Bible students have long seen a link between the call in Revelation 14:7, to “worship Him who made heaven and earth, the sea and the fountains of water” (RSV), and the fourth commandment, in Exodus 20:11, when the Sabbath points back to the fact that “in six days the LORD made the heavens and the earth, the sea, and all that is in them” (NKJV). However closely related the language, there is a change in which the text in Revelation points to the Lord as the One who made “the fountains of water”.
Author John Baldwin argues: “Assuming divine intentionality behind the phrase ‘fountains of water’, why does Jesus have the messenger break the parallel listing of things mentioned in Exodus 20:11? Why does the angel mention ‘fountains of water’ and not some other class of created thing, such as trees, birds, fish, or mountains?
“Perhaps the reference to ‘fountains of water’ in the context of a divine announcement of the arrival of a unique time of divine judgment seeks to direct the reader’s attention to a previous period of divine judgment. . . Perhaps God intends that the possible allusion to the flood by the words ‘fountains of water’ should underscore the truth that He is indeed a God of judgment, as well as a God of everlasting faithfulness and graciousness (both evidenced in the narrative of the Genesis flood).

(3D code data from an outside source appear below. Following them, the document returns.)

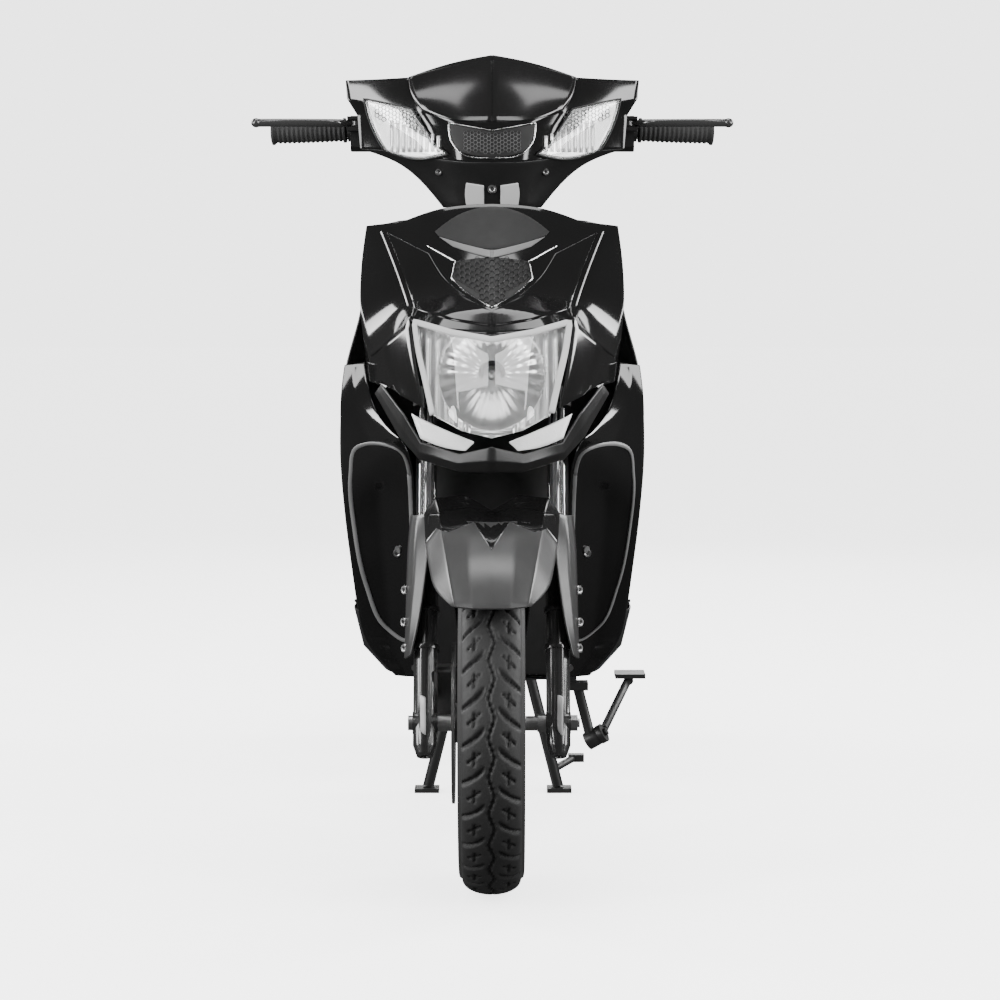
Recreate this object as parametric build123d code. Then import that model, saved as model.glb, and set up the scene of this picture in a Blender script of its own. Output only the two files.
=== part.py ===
"""A step-through electric moped scooter, as an assembly of separate pieces.

Design frame: X runs across (positive on the rider's left), Y runs rearwards from the front axle and Z is up from the
floor. Every piece is moved by front_axle_y when it is written, so that the row's origin is under the middle of the
whole vehicle. Sizes are in millimetres and angles in degrees.
"""

from build123d import *
import math
import os

# Driving dimensions ------------------------------------------------------------------------------------------------
wheelbase = 1290.0
tyre_radius = 233.0
tyre_width = 90.0
tyre_wall = 9.0
rim_seat_radius = 152.0
rake = 26.0
fork_offset = 26.0
fork_half_spacing = 91.0
stanchion_radius = 13.0
fork_leg_radius = 16.5
front_axle_radius = 6.0
front_disc_radius = 110.0
disc_thickness = 4.0
disc_face_x = -50.0
hub_motor_radius = 118.0
hub_motor_half_width = 54.0
rear_axle_radius = 8.0
rear_wheel_lift = 10.0
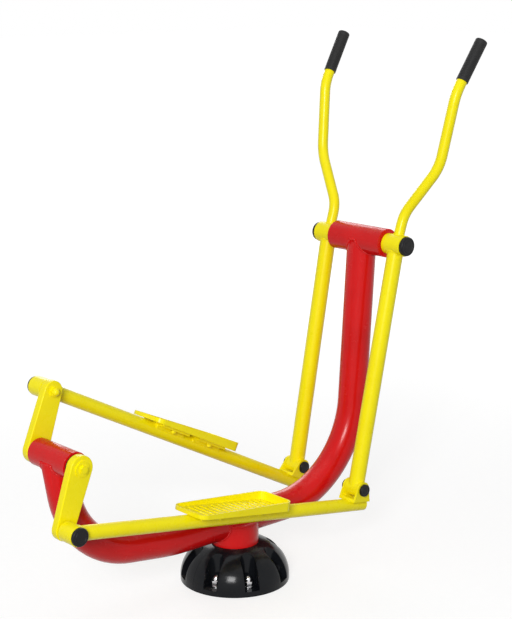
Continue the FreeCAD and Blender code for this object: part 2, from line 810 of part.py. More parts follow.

If so, the personal and spiritual implications of the flood connotation triggered by the phrase ‘fountains of water’ might be to encourage the reader to take seriously the momentous arrival of a new end-time process of individual divine judgment now announced by the first messenger of Revelation 14”. — John Baldwin, ed., Creation, Catastrophe, and Calvary: Why a Global Flood Is Vital to the Doctrine of Atonement (Hagerstown, Md.: Review and Herald® Publishing Association, 2000), p. 27.
Discussion Questions:
Isaiah 53:6 reads: “All we like sheep have gone astray”. The word in Hebrew for “all of us” is cullanu . In the same text, Isaiah says that the Lord laid upon Jesus “the iniquity of us all”. The word for “us all” here, too, is cullanu. How does this show us that no matter how great the sin problem is, the solution to it is more than sufficient to solve it?
What other lessons can we learn from the story of the thief on the cross? Suppose the thief got a pardon and was brought down from the cross and survived. How different a life do you think he would have lived? What does that answer tell us about the power of Christ to change our lives?